> **Supplied records**

^^^^^^^^

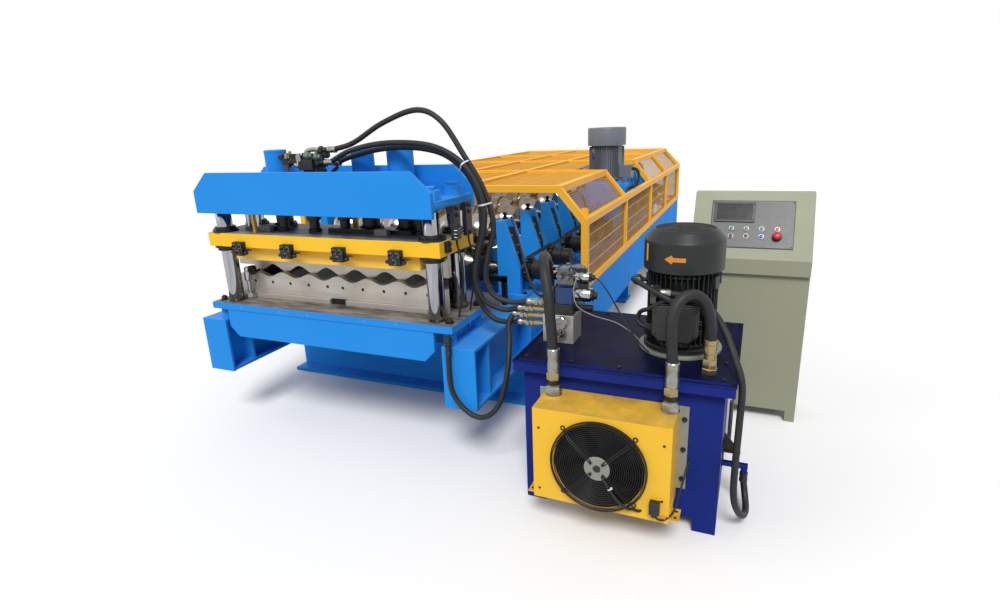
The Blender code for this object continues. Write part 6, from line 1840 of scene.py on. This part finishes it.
def make_console():
    """The operator's panel on the slope, and the door's seams, lock and hinges at the back."""
    low, high = PANEL_START, PANEL_START + PANEL_HEIGHT
    block((-0.2, low, 0.0003), (0.2, high, PLATE_TOP))
    panel_piece("panel_plate", panel_grey, 0.0015, ("console_panel",))
    for x in (-0.193, 0.193):
        for y in (low + 0.008, high - 0.008):
            cap_screw((x, y, PLATE_TOP), Z, 0.0035, 0.002)
    block((-0.2025, low - 0.0025, 0.0002), (0.2025, low, 0.003))
    block((-0.2025, high, 0.0002), (0.2025, high + 0.0025, 0.003))
    for x0, x1 in ((-0.2025, -0.2), (0.2, 0.2025)):
        block((x0, low, 0.0002), (x1, high, 0.003))
    panel_piece("panel_trim", iron, 0.0004)
    x0, x1, y0, y1 = -0.188, 0.012, low + 0.139, low + 0.252
    for a, b, c, d in (
        (x0, x1, y0, y0 + 0.012), (x0, x1, y1 - 0.012, y1),
        (x0, x0 + 0.014, y0 + 0.012, y1 - 0.012), (x1 - 0.014, x1, y0 + 0.012, y1 - 0.012),
    ):
        block((a, c, PLATE_TOP), (b, d, 0.0125))
    panel_piece("screen_frame", plastic, 0.0015)
    block((x0 + 0.014, y0 + 0.012, PLATE_TOP), (x1 - 0.014, y1 - 0.012, 0.0105))
    panel_piece("screen_glass", glass_dark, 0.0006)
    make_buttons(low)
    x0, x1 = CONSOLE_X
    back = CONSOLE_FRONT + CONSOLE_DEPTH
    for a, b, c, d in (
        (x0 + 0.04, x1 - 0.04, 0.12, 0.122), (x0 + 0.04, x1 - 0.04, 1.15, 1.152),
        (x0 + 0.04, x0 + 0.042, 0.122, 1.15), (x1 - 0.042, x1 - 0.04, 0.122, 1.15),
    ):
        block((a, back - 0.0005, c), (b, back + 0.0006, d))
    for k in range(9):
        z = 0.24 + k * 0.016
        block((x0 + 0.18, back - 0.0005, z), (x1 - 0.18, back + 0.001, z + 0.006))
    piece("console_seams", iron)
    lathe((x0 + 0.075, back + 0.0005, 0.7), Y, [(0, 0.014), (0.004, 0.014), (0.005, 0.01), (0.012, 0.01)], 20)
    for z in (0.3, 1.0):
        rod((x1 - 0.044, back + 0.004, z - 0.03), (x1 - 0.044, back + 0.004, z + 0.03), 0.006, 12)
    piece("console_lock_and_hinges", zinc)


def make_buttons(low):
    """Two rows of push buttons, a key switch, and the stop button."""
    columns = (-0.0975, -0.024, 0.0495, 0.123)
    lower, upper = low + 0.061, low + 0.1035
    rings, greens, reds, blues, darks = (bmesh.new() for _ in range(5))
    layout = {(0, 0): darks, (1, 0): darks, (2, 0): blues, (0, 1): greens, (1, 1): greens, (2, 1): greens,
        (3, 1): reds}
    for (column, row), target in layout.items():
        x, y = columns[column], (lower, upper)[row]
        lathe((x, y, PLATE_TOP), Z, [(0, 0.014), (0.003, 0.014), (0.0045, 0.0125), (0.0045, 0.0105),
            (0.003, 0.01)], 32, capped=False, bm=rings)
        lathe((x, y, PLATE_TOP), Z, [(0, 0.0098), (0.008, 0.0098), (0.01, 0.0085), (0.0105, 0.004)], 28,
            bm=target)
        if column == 0 and target is darks:
            block((x - 0.0022, y - 0.011, 0.0158), (x + 0.0022, y + 0.011, 0.0205), bm=target)
    x, y = columns[3], lower
    lathe((x, y, PLATE_TOP), Z, [(0, 0.011), (0.014, 0.011), (0.014, 0.019), (0.018, 0.02), (0.023, 0.019),
        (0.028, 0.014), (0.03, 0.006)], 36, bm=reds)
    stop_ring = bmesh.new()
    disc((x, y, PLATE_TOP), Z, 0.026, 0.0012, 40, bm=stop_ring)
    panel_piece("button_rings", zinc, bm=rings)
    panel_piece("green_buttons", green, bm=greens)
    panel_piece("red_buttons", red, bm=reds)
    panel_piece("blue_buttons", sign_blue, bm=blues)
    panel_piece("key_switch", plastic, bm=darks)
    panel_piece("stop_button_plate", iron, bm=stop_ring)


def hose_at_height(name, level):
    """Where a hose passes downward through a height, and its direction there."""
    points = smooth(HOSES[name][2], 0.005)
    for a, b in zip(points, points[1:]):
        if a.z > level >= b.z:
            return a.lerp(b, (a.z - level) / (a.z - b.z)), (b - a).normalized()
    raise ValueError(name)


def bundle_tie(places, width):
    """A band drawn tight round several hoses."""
    centre = sum((point for point, _ in places), Vector()) / len(places)
    along = sum((way for _, way in places), Vector()).normalized()
    side, up = across(along)
    flat = []
    for point, _ in places:
        offset = point - centre
        flat.append((offset.dot(side), offset.dot(up)))
    rows = [[], [], [], []]
    count = 48
    for i in range(count):
        angle = 2 * math.pi * i / count
        u, v = math.cos(angle), math.sin(angle)
        a, b = max(flat, key=lambda p: p[0] * u + p[1] * v)
        for row, (reach, shift) in zip(rows, ((0.0, -1), (0.0016, -1), (0.0016, 1), (0.0, 1))):
            radius = HOSE_RADIUS + reach
            place = centre + side * (a + radius * u) + up * (b + radius * v) + along * (shift * width / 2)
            row.append(DRAFT.verts.new(place))
    skin_rings(rows)


def make_hose_details():
    """Hose ends at the press bed and the tank's side, and the ties round the bundle."""
    x, y, z = 0.722, -0.872, 0.684
    nut((x, -0.8575, z), -Y, 0.017, 0.006)
    block((x - 0.014, y - 0.012, z - 0.014), (x + 0.014, y + 0.01, z + 0.014))
    nut((x, y, z - 0.014), -Z, 0.0165, 0.014)
    crimp((x, y, 0.655), -Z, HOSE_RADIUS, 0.046)
    piece("bed_port_elbow", iron)
    x, y, z = 2.0, -0.7, 0.17
    crimp((x, y, z + 0.002), -Z, SIDE_HOSE_RADIUS, 0.044)
    piece("side_port_crimp", iron)
    names = ("hose_high", "hose_bundle_1", "hose_bundle_2")
    for level in (1.445, 1.275):
        bundle_tie([hose_at_height(name, level) for name in names], 0.007)
    piece("bundle_ties", white)


make_drive_motor()
make_pump_motor()
make_manifold()
make_tank_details()
make_cooler()
make_fan()
make_console()
make_hose_details()
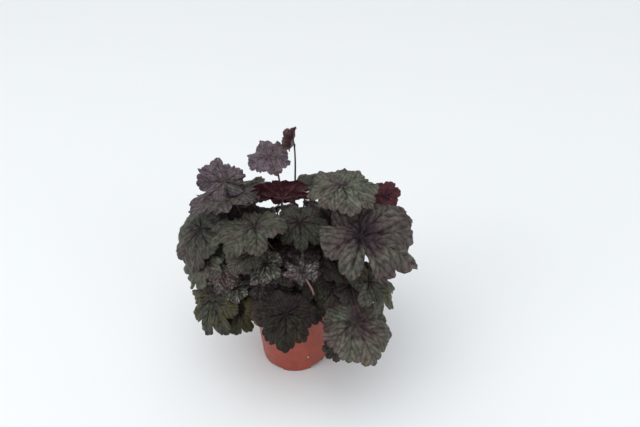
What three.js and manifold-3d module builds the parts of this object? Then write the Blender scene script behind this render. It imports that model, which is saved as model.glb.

^^^^^^^^

> **Work instructions**
Take the listing above and set it down exactly.

> **Correct response**
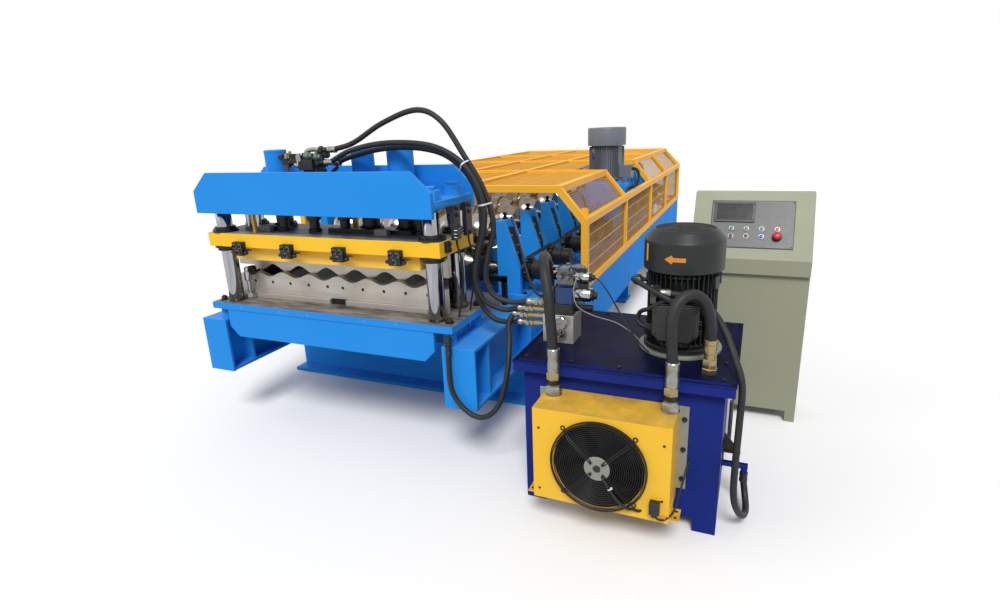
The Blender code for this object continues. Write part 6, from line 1840 of scene.py on. This part finishes it.
def make_console():
    """The operator's panel on the slope, and the door's seams, lock and hinges at the back."""
    low, high = PANEL_START, PANEL_START + PANEL_HEIGHT
    block((-0.2, low, 0.0003), (0.2, high, PLATE_TOP))
    panel_piece("panel_plate", panel_grey, 0.0015, ("console_panel",))
    for x in (-0.193, 0.193):
        for y in (low + 0.008, high - 0.008):
            cap_screw((x, y, PLATE_TOP), Z, 0.0035, 0.002)
    block((-0.2025, low - 0.0025, 0.0002), (0.2025, low, 0.003))
    block((-0.2025, high, 0.0002), (0.2025, high + 0.0025, 0.003))
    for x0, x1 in ((-0.2025, -0.2), (0.2, 0.2025)):
        block((x0, low, 0.0002), (x1, high, 0.003))
    panel_piece("panel_trim", iron, 0.0004)
    x0, x1, y0, y1 = -0.188, 0.012, low + 0.139, low + 0.252
    for a, b, c, d in (
        (x0, x1, y0, y0 + 0.012), (x0, x1, y1 - 0.012, y1),
        (x0, x0 + 0.014, y0 + 0.012, y1 - 0.012), (x1 - 0.014, x1, y0 + 0.012, y1 - 0.012),
    ):
        block((a, c, PLATE_TOP), (b, d, 0.0125))
    panel_piece("screen_frame", plastic, 0.0015)
    block((x0 + 0.014, y0 + 0.012, PLATE_TOP), (x1 - 0.014, y1 - 0.012, 0.0105))
    panel_piece("screen_glass", glass_dark, 0.0006)
    make_buttons(low)
    x0, x1 = CONSOLE_X
    back = CONSOLE_FRONT + CONSOLE_DEPTH
    for a, b, c, d in (
        (x0 + 0.04, x1 - 0.04, 0.12, 0.122), (x0 + 0.04, x1 - 0.04, 1.15, 1.152),
        (x0 + 0.04, x0 + 0.042, 0.122, 1.15), (x1 - 0.042, x1 - 0.04, 0.122, 1.15),
    ):
        block((a, back - 0.0005, c), (b, back + 0.0006, d))
    for k in range(9):
        z = 0.24 + k * 0.016
        block((x0 + 0.18, back - 0.0005, z), (x1 - 0.18, back + 0.001, z + 0.006))
    piece("console_seams", iron)
    lathe((x0 + 0.075, back + 0.0005, 0.7), Y, [(0, 0.014), (0.004, 0.014), (0.005, 0.01), (0.012, 0.01)], 20)
    for z in (0.3, 1.0):
        rod((x1 - 0.044, back + 0.004, z - 0.03), (x1 - 0.044, back + 0.004, z + 0.03), 0.006, 12)
    piece("console_lock_and_hinges", zinc)


def make_buttons(low):
    """Two rows of push buttons, a key switch, and the stop button."""
    columns = (-0.0975, -0.024, 0.0495, 0.123)
    lower, upper = low + 0.061, low + 0.1035
    rings, greens, reds, blues, darks = (bmesh.new() for _ in range(5))
    layout = {(0, 0): darks, (1, 0): darks, (2, 0): blues, (0, 1): greens, (1, 1): greens, (2, 1): greens,
        (3, 1): reds}
    for (column, row), target in layout.items():
        x, y = columns[column], (lower, upper)[row]
        lathe((x, y, PLATE_TOP), Z, [(0, 0.014), (0.003, 0.014), (0.0045, 0.0125), (0.0045, 0.0105),
            (0.003, 0.01)], 32, capped=False, bm=rings)
        lathe((x, y, PLATE_TOP), Z, [(0, 0.0098), (0.008, 0.0098), (0.01, 0.0085), (0.0105, 0.004)], 28,
            bm=target)
        if column == 0 and target is darks:
            block((x - 0.0022, y - 0.011, 0.0158), (x + 0.0022, y + 0.011, 0.0205), bm=target)
    x, y = columns[3], lower
    lathe((x, y, PLATE_TOP), Z, [(0, 0.011), (0.014, 0.011), (0.014, 0.019), (0.018, 0.02), (0.023, 0.019),
        (0.028, 0.014), (0.03, 0.006)], 36, bm=reds)
    stop_ring = bmesh.new()
    disc((x, y, PLATE_TOP), Z, 0.026, 0.0012, 40, bm=stop_ring)
    panel_piece("button_rings", zinc, bm=rings)
    panel_piece("green_buttons", green, bm=greens)
    panel_piece("red_buttons", red, bm=reds)
    panel_piece("blue_buttons", sign_blue, bm=blues)
    panel_piece("key_switch", plastic, bm=darks)
    panel_piece("stop_button_plate", iron, bm=stop_ring)


def hose_at_height(name, level):
    """Where a hose passes downward through a height, and its direction there."""
    points = smooth(HOSES[name][2], 0.005)
    for a, b in zip(points, points[1:]):
        if a.z > level >= b.z:
            return a.lerp(b, (a.z - level) / (a.z - b.z)), (b - a).normalized()
    raise ValueError(name)


def bundle_tie(places, width):
    """A band drawn tight round several hoses."""
    centre = sum((point for point, _ in places), Vector()) / len(places)
    along = sum((way for _, way in places), Vector()).normalized()
    side, up = across(along)
    flat = []
    for point, _ in places:
        offset = point - centre
        flat.append((offset.dot(side), offset.dot(up)))
    rows = [[], [], [], []]
    count = 48
    for i in range(count):
        angle = 2 * math.pi * i / count
        u, v = math.cos(angle), math.sin(angle)
        a, b = max(flat, key=lambda p: p[0] * u + p[1] * v)
        for row, (reach, shift) in zip(rows, ((0.0, -1), (0.0016, -1), (0.0016, 1), (0.0, 1))):
            radius = HOSE_RADIUS + reach
            place = centre + side * (a + radius * u) + up * (b + radius * v) + along * (shift * width / 2)
            row.append(DRAFT.verts.new(place))
    skin_rings(rows)


def make_hose_details():
    """Hose ends at the press bed and the tank's side, and the ties round the bundle."""
    x, y, z = 0.722, -0.872, 0.684
    nut((x, -0.8575, z), -Y, 0.017, 0.006)
    block((x - 0.014, y - 0.012, z - 0.014), (x + 0.014, y + 0.01, z + 0.014))
    nut((x, y, z - 0.014), -Z, 0.0165, 0.014)
    crimp((x, y, 0.655), -Z, HOSE_RADIUS, 0.046)
    piece("bed_port_elbow", iron)
    x, y, z = 2.0, -0.7, 0.17
    crimp((x, y, z + 0.002), -Z, SIDE_HOSE_RADIUS, 0.044)
    piece("side_port_crimp", iron)
    names = ("hose_high", "hose_bundle_1", "hose_bundle_2")
    for level in (1.445, 1.275):
        bundle_tie([hose_at_height(name, level) for name in names], 0.007)
    piece("bundle_ties", white)


make_drive_motor()
make_pump_motor()
make_manifold()
make_tank_details()
make_cooler()
make_fan()
make_console()
make_hose_details()
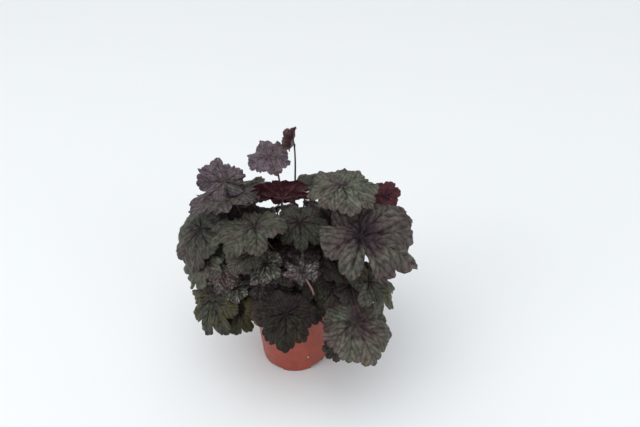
What three.js and manifold-3d module builds the parts of this object? Then write the Blender scene script behind this render. It imports that model, which is saved as model.glb.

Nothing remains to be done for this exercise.